Despite thousands of pleas to flip, W.Va. electors remain on Trump Train

CHARLESTON, W.Va. — Even with thousands of emails and letters asking West Virginia’s presidential electors to do so, no one expects them to go rogue Monday.

The Electoral College, the process spelled out  in the U.S. Constitution, has been subject to renewed criticism since Hillary Clinton won America’s popular vote on Election Day but will lose the presidency to Donald Trump.

When West Virginia’s Republican electors gather at 10 a.m. in the House chamber at the state Capitol to cast their votes for president, they’re unlikely to present that point of view.

“We’ve been in touch with everyone, and everyone is steadfastly for Trump, and there was never a question,” said state GOP chairman Conrad Lucas.

West Virginia elector Mac Warner displays the thousands of letters he has received, asking him to switch his vote to someone besides Donald Trump.
West Virginia elector Mac Warner displays the thousands of letters he has received, asking him to switch his vote to someone besides Donald Trump.
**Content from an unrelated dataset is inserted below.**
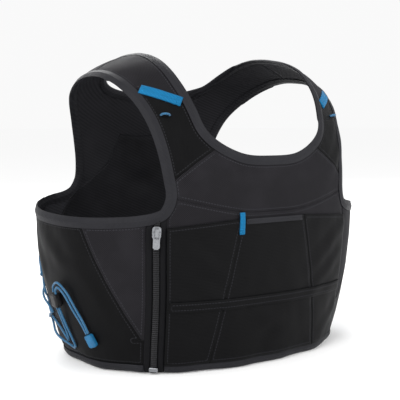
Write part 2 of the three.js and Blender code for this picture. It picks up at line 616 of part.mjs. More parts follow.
// Zip, on lines between its two seams.
const zipTop = arm(AT.zip, AT.gusset);
function zipLine(share) {
  const top = share < 0.5 ? mix(zipTop[0], zipTop[1], share * 2) : mix(zipTop[1], zipTop[2], share * 2 - 1);
  const line = zipFront.map((p, i) => snap(i === 0 ? top : mix(p, zipSide[i], share)));
  const [before, last] = line.slice(-2);
  return [...line, snap(mix(before, last, before.z / (before.z - last.z)))];
}
function zipStrip(from, to, low, high) {
  const [left, right] = [zipLine(from), zipLine(to)];
  return panel([[left[0], right[0]], [left.at(-1), right.at(-1)], left, right], low, high);
}
add('zip_tape_front', zipStrip(0, ZIP_TAPE_SHARE, 0, CLOTH), ZIP_TAPE);
add('zip_tape_side', zipStrip(1 - ZIP_TAPE_SHARE, 1, 0, CLOTH), ZIP_TAPE);
add('zip_chain', zipStrip(ZIP_TAPE_SHARE, 1 - ZIP_TAPE_SHARE, -CHAIN_SUNK, CLOTH + CHAIN_PROUD), ZIP_CHAIN);

// Slider: a plate over the chain with an arch that holds the pull's bar.
const solids = await Module();
solids.setup();
function toSolid(geometry) {
  const bare = geometry.clone();
  bare.deleteAttribute('normal');
  bare.deleteAttribute('uv');
  const welded = mergeVertices(bare);
  const vertProperties = Float32Array.from(welded.attributes.position.array);
  const triVerts = Uint32Array.from(welded.index.array);
  return new solids.Manifold(new solids.Mesh({ numProp: 3, vertProperties, triVerts }));
}
const polygon = (points) => new THREE.Shape(points.map(([x, y]) => new THREE.Vector2(x, y)));
const archEnd = ARCH_LENGTH / 2;
const windowEnd = archEnd - ARCH_WALL;
const archShoulder = ARCH_HEIGHT - ARCH_WALL;
const windowTop = archShoulder - 0.1;
const windowFloor = 0.05;
const bothEnds = (points) => [...points, ...reversed(points).map(([x, y]) => [-x, y])];
const archHalf = [[archEnd, -ARCH_FOOT], [archEnd, archShoulder], [windowEnd, ARCH_HEIGHT]];
const archShape = polygon(bothEnds(archHalf));
archShape.holes.push(polygon(bothEnds([[windowEnd, windowFloor], [windowEnd, windowTop]])));
// The arch's outline is drawn along the slider and upwards, and its width runs across.
const archTurn = new THREE.Matrix4().makeBasis(vector(0, 1, 0), vector(0, 0, 1), vector(1, 0, 0));
const arch = new THREE.ExtrudeGeometry(archShape, { depth: ARCH_WIDTH, bevelEnabled: false })
  .translate(0, 0, -ARCH_WIDTH / 2).applyMatrix4(archTurn).translate(0, 0, SLIDER_PLATE);
const plate = pebble(SLIDER_LENGTH, SLIDER_WIDTH, SLIDER_PLATE, 2.6, 0.3);
const sliderSolid = toSolid(plate).add(toSolid(arch)).getMesh();
const slider = facingOut([...sliderSolid.vertProperties], [...sliderSolid.triVerts]);
const chainTop = CLOTH + CHAIN_PROUD + GAP;
const zipMiddle = zipLine(0.5);
const sliderSpot = atLevel(zipMiddle, zipMiddle[0].z - SLIDER_DROP);
const zipUp = zipMiddle[0].clone().sub(zipMiddle[2]).normalize();
add('zip_slider', seat(slider, sliderSpot, zipUp, chainTop), SILVER);

// Pull: its bar lies across the slider, in the arch's window.
const pullBottom = PULL_RAIL / 2 - PULL_LENGTH;
const pullSide = PULL_WIDTH / 2;
const eyeSide = pullSide - PULL_RAIL;
const eyeBottom = -PULL_RAIL / 2 - PULL_EYE_LENGTH;
const waist = pullSide - PULL_WAIST;
const pullShape = polygon(bothEnds([[waist - PULL_CORNER, pullBottom], [waist, pullBottom + PULL_CORNER],
  [waist, eyeBottom - PULL_RAIL], [pullSide, PULL_RAIL / 2]]));
pullShape.holes.push(polygon(bothEnds([[eyeSide, eyeBottom], [eyeSide, -PULL_RAIL / 2]])));
const pull = new THREE.ExtrudeGeometry(pullShape, { depth: PULL_THICKNESS, bevelEnabled: false })
  .translate(0, 0, -PULL_THICKNESS / 2);
add('zip_pull', seat(pull, sliderSpot, zipUp, chainTop + SLIDER_PLATE + PULL_AXIS), SILVER);
const stopSpot = atLevel(zipMiddle, STOP_LENGTH);
const stop = pebble(STOP_LENGTH, SLIDER_WIDTH, SLIDER_PLATE, 0.9, 0.3);
add('zip_stop', seat(stop, stopSpot, zipUp, chainTop), SILVER);

// Tabs and loops.
const tabEnds = [snap(mix(tabSeam[0], tabSeam[1], 0.5)), snap(mix(tabSeam[3], tabSeam[4], 0.75))];
const tabLine = [tabEnds[0], ...tabSeam.slice(1, -1), tabEnds[1]];
const trim = (points, width, low) => ribbon(points, width, low, low + TAB_THICKNESS);
addBoth('strap_tab', (side) => trim(side(tabLine), STRAP_TAB_WIDTH, onBase), BLUE);
const pocketTabX = POCKET_SEAM_TOP + 1;
const pocketTabLevels = [YOKE_SEAM_LEVEL, YOKE_SEAM_LEVEL - POCKET_TAB_LENGTH];
const pocketTabEnds = pocketTabLevels.map((z) => onFront(pocketTabX, z));
add('pocket_tab', trim(seam(pocketTabEnds, 4), POCKET_TAB_WIDTH, onPocket), BLUE);
const napeTabEnds = [NAPE_TAB_TOP, NAPE_TAB_TOP - NAPE_TAB_LENGTH].map((z) => onBack(0, z));
add('nape_tab', trim(seam(napeTabEnds, 4), NAPE_TAB_WIDTH, onBase), BLUE);
addBoth('strap_loop', (side) => {
  const [middle] = side([onFront(LOOP_ACROSS, LOOP_LEVEL)]);
  const turns = [0, 0.25, 0.5, 0.75, 1].map((share) => share * Math.PI);
  const points = turns.map((turn) => vector(Math.cos(turn) * LOOP_RADIUS, 0, Math.sin(turn) * LOOP_RADIUS));
  return seat(cordAlong(points, LOOP_CORD, LACE_SIDES, 8), middle, vector(0, 0, 1), onBase);
}, BLUE);

// Lacing: one cord lies on the strip and the other passes over it at each crossing. Both end in the lock.
const along = (points, share) => {
  const place = share * (points.length - 1);
  const i = Math.min(Math.floor(place), points.length - 2);
  return mix(points[i], points[i + 1], place - i);
};
const underHeight = MESH_CLOTH + GAP + LACE_DIAMETER / 2;
const overHeight = underHeight + LACE_DIAMETER + LACE_PASS_GAP;
const besideStrip = CLOTH + GAP + LACE_DIAMETER / 2 + 0.2;
function laceSpot(row, across) {
  const share = LACE_TOP_SHARE + (LACE_BOTTOM_SHARE - LACE_TOP_SHARE) * (row / LACE_ROWS);
  return snap(mix(along(laceFrontSeam, share), along(laceBackSeam, share), across));
}
function lacePoints(startsBehind, lastRow, crossing, feeder) {
  const edges = [LACE_EDGE, 1 - LACE_EDGE];
  const points = [];
  for (let row = 0; row <= lastRow; row += 1) {
    const behind = (row + startsBehind) % 2;
    const turn = laceSpot(row, edges[behind]);
    const aside = laceSpot(row + 0.5, edges[behind]).sub(turn).normalize().multiplyScalar(LACE_TURN);
    if (row > 0) points.push(lift(snap(turn.clone().sub(aside)), underHeight));
    points.push(lift(snap(turn.clone().add(aside)), underHeight));
    if (row === lastRow) break;
    const next = laceSpot(row + 1, edges[1 - behind]);
    const climb = (underHeight + crossing) / 2;
    for (const [share, height] of [[0.3, climb], [0.5, crossing], [0.7, climb]]) {
      points.push(lift(snap(mix(turn, next, share)), height));
    }
  }
  points.splice(-1, 1, ...feeder.map(([ahead, up, height]) => lift(onSide(ahead, up), height)));
  return points;
}
// The cords' last stretch to the lock: ahead of the middle, above the hem and over the form.
const lockBottom = LOCK_LEVEL - LOCK_LENGTH / 2 - GAP;
const lockMiddle = onBase + LOCK_DEPTH / 2;
const underFeed = [[-2, 20, besideStrip], [-1.5, 34, besideStrip], [-0.8, lockBottom, lockMiddle]];
const overFeed = [[-11, 14, besideStrip], [-8, 30, besideStrip], [-5.2, lockBottom, lockMiddle]];
const underPoints = lacePoints(0, LACE_ROWS - 1, underHeight, underFeed);
const overPoints = lacePoints(1, LACE_ROWS, overHeight, overFeed);
addBoth('lace_under', (side) => cordAlong(side(underPoints), LACE_DIAMETER, LACE_SIDES, 38), BLUE);
addBoth('lace_over', (side) => cordAlong(side(overPoints), LACE_DIAMETER, LACE_SIDES, 44), BLUE);
const lockUp = vector(0, 0, 1);
addBoth('cord_lock', (side) => seat(pebble(LOCK_LENGTH, LOCK_WIDTH, LOCK_DEPTH, 3, 1),
  side([onSide(LOCK_AHEAD, LOCK_LEVEL)])[0], lockUp, onBase), BLACK);

// Free tails, one beside the other, and the tab that joins their ends.
function tailPoints(place) {
  const middle = TAIL_ROUTE.map((row) => lift(onSide(row.ahead, LOCK_LEVEL + row.up), row.height));
  return middle.map((p, i) => {
    const [before, after] = [middle[Math.max(i - 1, 0)], middle[Math.min(i + 1, middle.length - 1)]];
    const beside = after.clone().sub(before).cross(outward(p)).normalize();
    return p.clone().addScaledVector(beside, place * TAIL_ROUTE[i].apart);
  });
}
const tail = (side, place) => cordAlong(side(tailPoints(place)), TAIL_DIAMETER, TAIL_SIDES, 12);
addBoth('tail_front', (side) => tail(side, -1), BLUE);
addBoth('tail_back', (side) => tail(side, 1), BLUE);
const tailEnd = TAIL_ROUTE.at(-1);
const endTabPlaces = [onSide(END_TAB_AHEAD, LOCK_LEVEL - END_TAB_DROP),
  onSide(tailEnd.ahead, LOCK_LEVEL + tailEnd.up)];
addBoth('end_tab', (side) => {
  const [tab, cordEnd] = side(endTabPlaces);
  const block = pebble(END_TAB_LENGTH, END_TAB_WIDTH, END_TAB_DEPTH, 2.5, 0.8);
  return seat(block, tab, cordEnd.sub(tab), onBase);
}, BLUE);

export default vest;
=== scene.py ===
import math

import bmesh
import bpy
import numpy as np
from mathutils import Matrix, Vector, kdtree, noise


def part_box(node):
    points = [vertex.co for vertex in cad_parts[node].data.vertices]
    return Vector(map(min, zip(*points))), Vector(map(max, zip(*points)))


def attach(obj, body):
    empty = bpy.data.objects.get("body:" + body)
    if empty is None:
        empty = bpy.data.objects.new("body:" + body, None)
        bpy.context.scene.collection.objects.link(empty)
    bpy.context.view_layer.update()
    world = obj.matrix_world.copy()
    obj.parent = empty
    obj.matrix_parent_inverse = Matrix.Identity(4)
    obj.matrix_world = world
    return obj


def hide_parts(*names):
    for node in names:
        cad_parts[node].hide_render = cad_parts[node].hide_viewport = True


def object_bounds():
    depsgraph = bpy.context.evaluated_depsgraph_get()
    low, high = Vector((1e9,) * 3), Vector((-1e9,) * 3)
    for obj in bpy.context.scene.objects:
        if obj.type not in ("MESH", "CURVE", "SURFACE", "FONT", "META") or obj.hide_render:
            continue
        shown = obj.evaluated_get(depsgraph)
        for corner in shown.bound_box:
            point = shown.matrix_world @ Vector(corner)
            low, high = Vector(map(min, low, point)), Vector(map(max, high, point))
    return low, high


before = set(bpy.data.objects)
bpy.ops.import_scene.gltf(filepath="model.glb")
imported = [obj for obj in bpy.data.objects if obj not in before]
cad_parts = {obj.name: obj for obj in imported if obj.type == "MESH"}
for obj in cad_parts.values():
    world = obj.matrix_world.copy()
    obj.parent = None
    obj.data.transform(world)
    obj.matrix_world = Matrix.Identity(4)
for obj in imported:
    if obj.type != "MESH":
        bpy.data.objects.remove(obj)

cad_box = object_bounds()
collection = bpy.context.scene.collection

# The body form of part.mjs, in millimetres above the hem.
CHEST_HALF_WIDTH, CHEST_FRONT_DEPTH, CHEST_BACK_DEPTH = 170, 118, 120
HEM_HALF_WIDTH, HEM_FRONT_DEPTH, HEM_BACK_DEPTH = 142, 106, 96
CROWN_HEIGHT, TAPER_SWELL, PLAN_ROUNDNESS, SHOULDER_ROUNDNESS = 298, 1.8, 2.3, 2.8
CHEST_LEVEL, SHOULDER_SEAT = 0.44 * CROWN_HEIGHT, CROWN_HEIGHT - 11
# Radius that turns an angle round the body into millimetres of cloth.
CLOTH_RADIUS = 145

# Which edges of a solid stay sharp when it is subdivided: turns in radians, lengths in metres.
WELD, SHARP_TURN, CORNER_TURN, CORNER_LENGTH = 3e-6, 1.3, 0.44, 0.002
# The turn from which a fine piece's edge counts as its outline, and the one that is shaded as an edge.
OUTLINE_TURN, SHADED_TURN = 1.0, 0.9
# A seam draws the cloth in beside the edge, with small puckers, and closes up to its neighbour.
SEAM_SINK, SEAM_REACH, CLOSING_REACH = 0.4, 1.5, 2.5
PUCKER_HEIGHT, PUCKER_TURNS, PUCKER_PLACE, PUCKER_REACH = 0.06, 0.7, 4, 3.5


def tapered(chest, hem, z):
    below = np.maximum(0, 1 - z / CHEST_LEVEL)
    return chest - (chest - hem) * below ** TAPER_SWELL


def fullness(p):
    z = p[:, 2]
    front = tapered(CHEST_FRONT_DEPTH, HEM_FRONT_DEPTH, z)
    back = tapered(CHEST_BACK_DEPTH, HEM_BACK_DEPTH, z)
    depth = np.where(p[:, 1] < 0, front, back)
    wide = tapered(CHEST_HALF_WIDTH, HEM_HALF_WIDTH, z)
    plan = np.abs(p[:, 0] / wide) ** PLAN_ROUNDNESS + np.abs(p[:, 1] / depth) ** PLAN_ROUNDNESS
    climb = np.maximum(0, (z - CHEST_LEVEL) / (CROWN_HEIGHT - CHEST_LEVEL))
    power = SHOULDER_ROUNDNESS
    return (plan ** (power / PLAN_ROUNDNESS) + climb ** power) ** (1 / power)


def snap(p):
    full = fullness(p)
    high = CHEST_LEVEL + (p[:, 2] - CHEST_LEVEL) / full
    z = np.where(p[:, 2] > CHEST_LEVEL, high, p[:, 2])
    return np.stack([p[:, 0] / full, p[:, 1] / full, z], axis=1)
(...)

West Virginia’s electors — a slate first nominated by their party at its state convention and then selected by the majority of the votes — are almost certain to avoid any drama because almost 68 percent of West Virginia voters marked ballots for Republican Donald Trump.

That wasn’t for lack of trying by critics of the Electoral College system.

Lucas said West Virginia’s Republican Party headquarters and its electors got thousands of emails and letters, asking them to consider switching their pledged votes.

“Their email inboxes have been overwhelmed. The party’s general email has gotten thousands of form emails from people. It’s been a massive outreach from the other side,” Lucas said. “A couple of our electors were overwhelmed with communication, but it’s all for naught but there’s never been a question that our electors are 100 percent for Trump.”

The Republicans representing West Virginia’s five electoral votes are outgoing state Senate President Bill Cole, who was defeated in his bid for governor; Ron Foster, a newly-elected member of the Putnam County Commission; state Attorney General Patrick Morrisey; Ann Urling, who ran an unsuccessful campaign for state Treasurer; and Mac Warner, who defeated incumbent Democrat Natalie Tennant for Secretary of State.

Morrisey was selected as a statewide officer and the rest were endorsed by Republicans in West Virginia’s congressional delegation: Senator Shelley Moore Capito vouched for Urling,Congressman David McKinley suggested Warner, Congressman Evan Jenkins touted Cole and Congressman Alex Mooney proposed Foster.

The slate was then affirmed by the West Virginia Republican convention committee.

Once the electors gather at 10 a.m. Monday, they will sign a “Certificate of Vote” to make their votes official. The event will be webcast here and will be shown live on the West Virginia Channel.

The ceremony and webcast originated four years ago to provide a civics lesson and to denote the event’s historic nature, said Briana Wilson, spokeswoman for the Secretary of State’s office. The events will begin with the Pledge of Allegiance, the National Anthem and an invocation. Some students will be on hand to run through the history of Electoral College.

“Making our West Virginia electoral college ceremony have a little more pomp and circumstance as a way to engage to students,” Wilson said. “It is certainly a historic event.”

Electors across the country have been subjects of lobbying because of Hillary Clintons win in the popular vote but not the electoral. Concerns about Trump have caused some electors to say they’ll defy their own states’ popular votes.

There’s no federal law requiring electors to cast their votes according to the popular vote, although some states have requirements.

The Electoral College came about as a compromise by founding fathers who wanted a vote of Congress to select the president and those who wanted a popular vote. The Electoral College consists of 538 electors. A majority of 270 votes is required to elect the president.

West Virginia gets five electors because that’s its number of elected members of Congress. Other electoral votes are also apportioned that way: one for each member in the House of Representatives and then two for the U.S. Senate.

The meeting of electors takes place on the first Monday after the second Wednesday in December after the presidential election.

Electors meet in their respective states, where they cast their votes for president and vice president on separate ballots. Each state’s “Certificates of Vote” are sent to Congress and to the National Archives, where they become official records.

Certificates of Votes are counted in Congress on Jan. 8. The President of the Senate, currently Vice President Joe Biden, presides over the count and announces the results.

The Presidential Inauguration is Jan. 20.